Preferably, each probing module includes decoding means for decoding a first word of the frame indicating the type of information contained in the frame.


In an embodiment, the system furthermore includes a control module including global counters to which are transferred counting values of the counting means.


Preferably, the control module includes one or more configuration registers serving to indicate the chain of modules and the position, in the said chain, of the probing module from which the counting values originate.


In an embodiment, each probing unit includes a configuration register driving a selector for the selection of a communication link from among a plurality of links to which it is hooked up and the selection of a detected event, and a detection module ensuring the detection on the said link of the selected event.

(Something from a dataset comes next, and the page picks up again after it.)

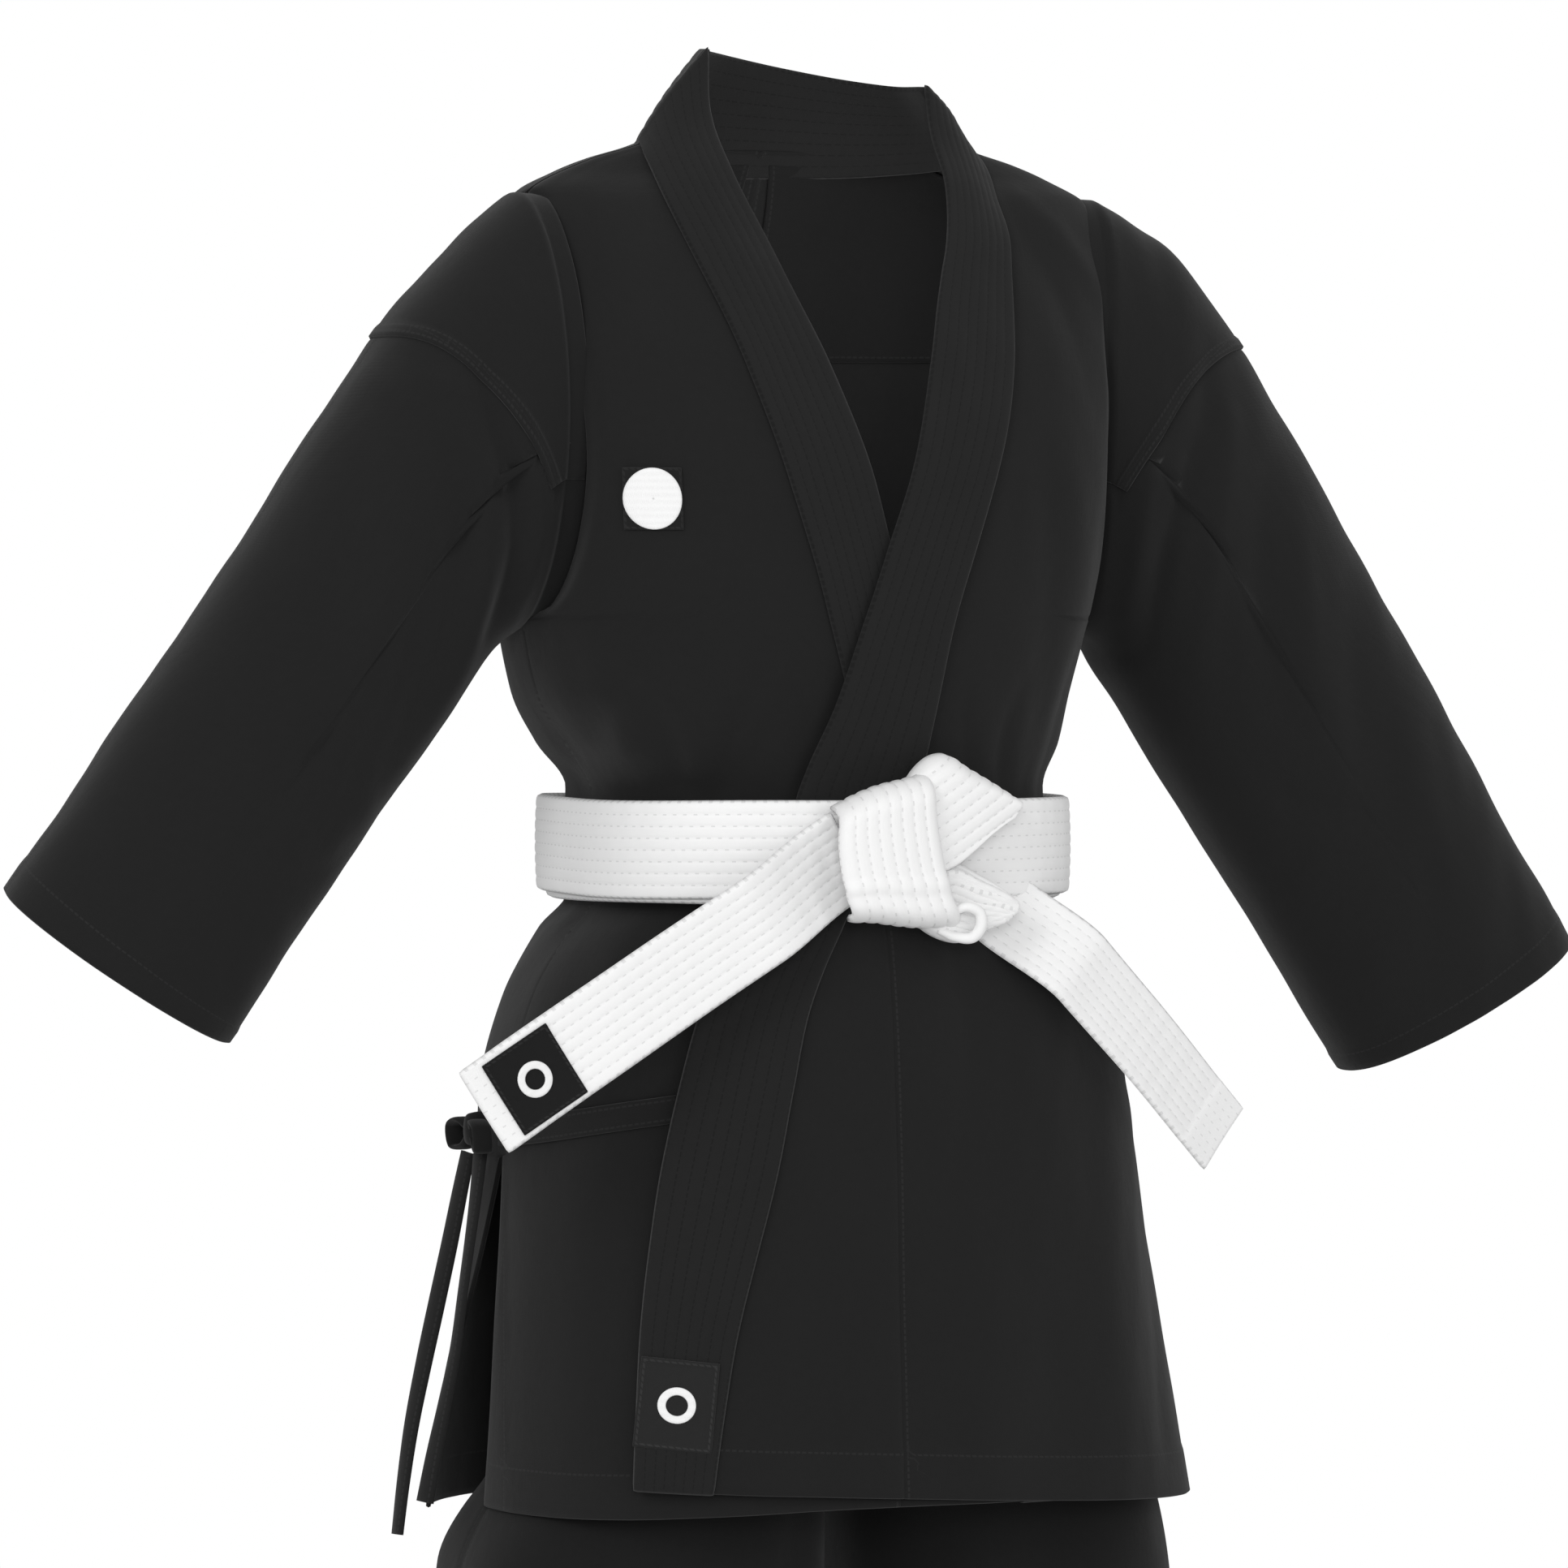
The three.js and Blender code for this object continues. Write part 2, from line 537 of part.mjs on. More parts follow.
const SEAT_LEVELS = [-308, -330, -340, -400, -460, -510, TROUSER_RISE];
for (const [name, side] of [['right', -1], ['left', 1]]) {
  for (const [face, from, to] of [['front', 0, SIDE], ['back', SIDE, CENTRE]]) {
    const rows = SEAT_LEVELS.map((z) => trim(
      span(side * from, side * to, 6).map((angle) => onSeat(angle, z)), SEAM, SEAM,
    ));
    add(`trouser_${name}_${face}`, slab(rows, 2.5), TROUSER_CLOTH);
  }
}
// Strip between the legs, from the front seam under to the back seam.
const gussetRows = span(-70, 70, 6).map((y) => {
  const z = TROUSER_RISE + 6 - 12 * Math.cos(rad((y / 70) * 80));
  return [-4, 4].map((x) => vec(x, y, z));
});
add('crotch_gusset', slab(gussetRows, 2.5), TROUSER_CLOTH);

const LEG_SIDES = 20;
// Point on a leg at an angle from +X, in the direction of the back.
function onLeg(side, angle, z, inset = 0) {
  const [inner, outer, depth, shift] = [1, 2, 3, 4].map((column) => read(LEG, z, column));
  const bulge = (v) => Math.sign(v) * Math.abs(v) ** 0.8;
  const middle = side * (inner + outer) / 2 + shift;
  return vec(
    middle + ((outer - inner) / 2 - inset) * bulge(Math.cos(rad(angle))),
    (depth - inset) * bulge(Math.sin(rad(angle))),
    z,
  );
}
const LEG_HEM_DEPTH = 25;
for (const [name, side] of [['right', -1], ['left', 1]]) {
  for (const [face, from] of [['back', 0], ['front', 180]]) {
    const rows = LEG.map(([z]) => trim(
      span(from, from + 180, LEG_SIDES / 2).map((angle) => onLeg(side, angle, z)), SEAM, SEAM,
    ));
    add(`${name}_leg_${face}`, slab(rows, 2.5), TROUSER_CLOTH);
  }
  const around = span(0, 360, LEG_SIDES).slice(0, -1);
  const hem = [TROUSER_HEM + LEG_HEM_DEPTH, TROUSER_HEM + 0.5].map(
    (z) => around.map((angle) => onLeg(side, angle, z, 2.8)),
  );
  add(`${name}_leg_hem_facing`, slab(hem, 1.8, true), TROUSER_CLOTH);
}

export default uniform;
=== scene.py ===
"""Child's martial arts uniform: crossed jacket, quilted belt with a square knot, side tie and
trousers. Lengths are in millimetres until a mesh is made, which is in metres. +Z is up, the
wearer faces -Y and the wearer's right is -X."""
import math
import bpy
import numpy as np
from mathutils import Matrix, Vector


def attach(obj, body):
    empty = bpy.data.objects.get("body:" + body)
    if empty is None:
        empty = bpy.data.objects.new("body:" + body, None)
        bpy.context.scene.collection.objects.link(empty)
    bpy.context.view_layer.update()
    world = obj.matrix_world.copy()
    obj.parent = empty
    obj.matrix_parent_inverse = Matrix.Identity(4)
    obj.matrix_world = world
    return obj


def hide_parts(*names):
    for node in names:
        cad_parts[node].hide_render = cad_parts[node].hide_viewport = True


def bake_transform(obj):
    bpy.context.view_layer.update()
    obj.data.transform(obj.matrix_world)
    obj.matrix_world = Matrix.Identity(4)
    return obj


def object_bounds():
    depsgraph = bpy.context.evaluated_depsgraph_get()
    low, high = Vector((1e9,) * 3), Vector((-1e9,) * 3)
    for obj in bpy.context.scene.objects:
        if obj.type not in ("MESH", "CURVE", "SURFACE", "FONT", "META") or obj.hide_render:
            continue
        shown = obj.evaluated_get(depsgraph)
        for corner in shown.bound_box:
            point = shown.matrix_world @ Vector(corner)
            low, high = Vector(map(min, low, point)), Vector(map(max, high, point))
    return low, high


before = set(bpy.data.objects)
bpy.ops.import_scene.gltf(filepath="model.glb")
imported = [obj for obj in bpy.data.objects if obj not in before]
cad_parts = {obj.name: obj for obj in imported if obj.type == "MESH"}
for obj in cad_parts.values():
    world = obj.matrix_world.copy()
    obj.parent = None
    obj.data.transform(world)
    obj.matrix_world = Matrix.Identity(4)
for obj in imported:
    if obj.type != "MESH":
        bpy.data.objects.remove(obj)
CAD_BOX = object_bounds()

METRE = 0.001                 # one millimetre in metres
SIDES = {"right": -1, "left": 1}

# ---------------------------------------------------------------- sizes shared with the frame
CLOTH = 0.75                  # half the thickness of one layer of jacket cloth
LAYER = 2.5                   # distance of each crossed front from the middle surface
SQUARENESS = 0.72             # 1 would make the body's sections true ellipses
ARMHOLE_TOP, ARMHOLE_BOTTOM, ARMHOLE_HALF_ANGLE = -24, -209, 30
BELT_LINE, VENT_TOP, JACKET_HEM = -307, -441, -597
BELT_WIDTH = 40
HEM_DEPTH = 20
CUFF_DEPTH = 15
HEM_STITCH = 1.6              # how far inside a hem's upper edge its stitches run
COLLAR_SEAM = -45             # height where the lapels meet the collar
STEP = 3.0                    # distance between neighbouring mesh points on plain cloth

# Body sections: height, half width, front depth, back depth, sideways shift.
BODY = [
    [0, 72, 10, 50, 0], [-3, 80, 12, 53, 0], [-8, 97, 15, 55, 0], [-14, 112, 20, 58, 0],
    [-24, 130, 31, 63, 0], [-38, 137, 42, 69, 0], [-60, 139, 56, 75, 0],
    [-100, 139, 78, 83, 0], [-150, 135, 94, 88, -2], [-200, 128, 98, 91, -6],
    [-240, 119, 95, 90, -8], [-262, 111, 91, 87, -5], [-282, 99, 88, 84, -1],
    [-330, 99, 88, 84, -1], [-345, 112, 93, 90, -1], [-373, 128, 98, 97, -1],
    [-409, 138, 102, 102, -1], [-452, 142, 105, 104, 1], [-520, 149, 108, 108, 4],
    [-597, 158, 112, 112, 8],
]
# Crossed lapels: height, inner edge, outer seam (both as sideways positions).
RIGHT_LAPEL = [
    [-45, -37, -73], [-76, -28, -64], [-113, -17, -54], [-150, -6, -44], [-181, 2, -35],
    [-209, 10, -27], [-240, 18, -17], [-275, 27, -4], [-307, 35, 5], [-330, 40, 9],
    [-373, 49, 17], [-441, 62, 30], [-520, 76, 44], [-597, 90, 58],
]
LEFT_LAPEL = [
    [-45, 47, 76], [-76, 34, 69], [-113, 22, 60], [-150, 10, 47], [-181, -2, 36],
    [-209, -12, 27], [-240, -22, 21], [-275, -34, 15], [-307, -44, 6], [-330, -57, -13],
    [-373, -79, -37], [-441, -97, -53], [-520, -106, -71], [-597, -110, -82],
]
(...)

Advantageously, the probing units are each provided on an interface of a functional block of the specialized integrated circuit.


Furthermore, when the probing modules are disposed in parts of the network that are regulated according to different clocks, the probing modules include asynchronous storage means of FIFO type ensuring an adaptation of the streams of data conveyed between the network parts.


In an embodiment, the probing modules include means for marking the packets of data conveyed between a functional block initiating a message to a target block and between a target block and an initiating block.


The system may furthermore include means for detecting latency on the basis of a detection of marked packets of words conveyed on a request link between an initiating block and a target block and of a detection of marked packets sent, in return, on a response link between the said target block and the said initiating block.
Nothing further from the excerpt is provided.